AIM: Extract the first line through the line containing "flat playing face." from the listing below, exactly as written.

DATA SEGMENT:
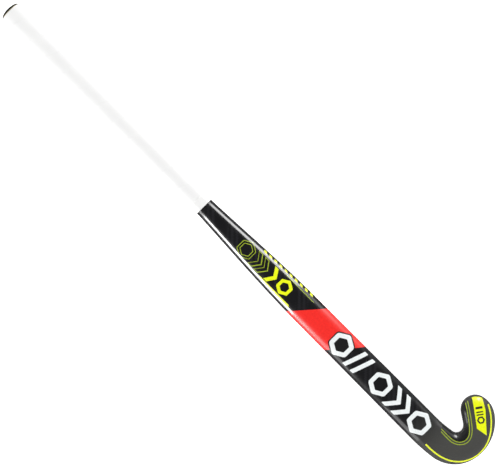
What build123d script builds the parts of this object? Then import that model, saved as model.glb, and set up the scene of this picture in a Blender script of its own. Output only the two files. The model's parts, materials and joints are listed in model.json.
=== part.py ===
"""A full-size composite field hockey stick, lying on its flat playing face.

The stick lies along X with the handle at -X and the head at +X. Its toe points to +Y
and its rounded back faces +Z. Z is 0 on the surface it rests on, and the origin is the
middle of its bounding box at that height. Lengths are in millimetres.

Every station is measured along the shaft's axis from the tip of the end cap, and every
distance across from that axis, so most sketches are drawn in the local frame of REST.
"""

import os
from math import atan, cos, radians, sin

from build123d import *

# --- Overall size ------------------------------------------------------------------
LENGTH = 927.0  # 36.5 inches, the usual adult length
NECK_WIDTH = 47.0  # across the shaft where the head begins
SHAFT_WIDTH = 44.6  # just below the taper
HANDLE_WIDTH = 27.0  # of the bare tube under the grip
HEAD_DEPTH = 20.5  # from playing face to back
SHAFT_DEPTH = 22.5
HANDLE_DEPTH = 24.5
BACK_RADIUS = 12.0  # edges of the rounded back
FACE_RADIUS = 4.0  # edges of the flat playing face
HANDLE_FACE_RADIUS = 10.0  # the same edges where the tube is nearly round

# --- Stations along the axis ---------------------------------------------------------
CAP_RIM = 5.0  # the end cap meets the grip
TAPER_START, TAPER_END = 375.0, 610.0  # the tube widens into the blade
TAPER_POWER = 0.8  # below 1, so that the taper opens early and closes slowly
BOW_PEAK = 610.0
GRIP_END = 396.5
SECTION_COUNT = 25  # sections in each loft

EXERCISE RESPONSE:
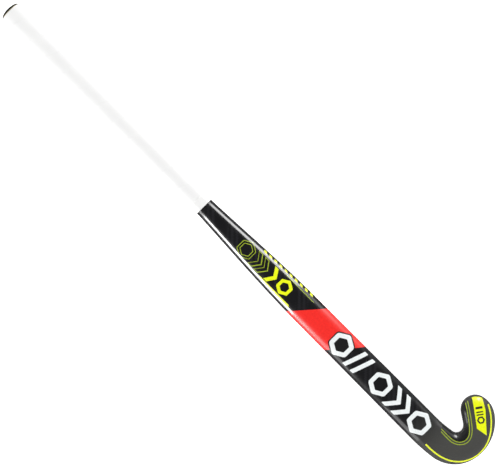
What build123d script builds the parts of this object? Then import that model, saved as model.glb, and set up the scene of this picture in a Blender script of its own. Output only the two files. The model's parts, materials and joints are listed in model.json.
=== part.py ===
"""A full-size composite field hockey stick, lying on its flat playing face.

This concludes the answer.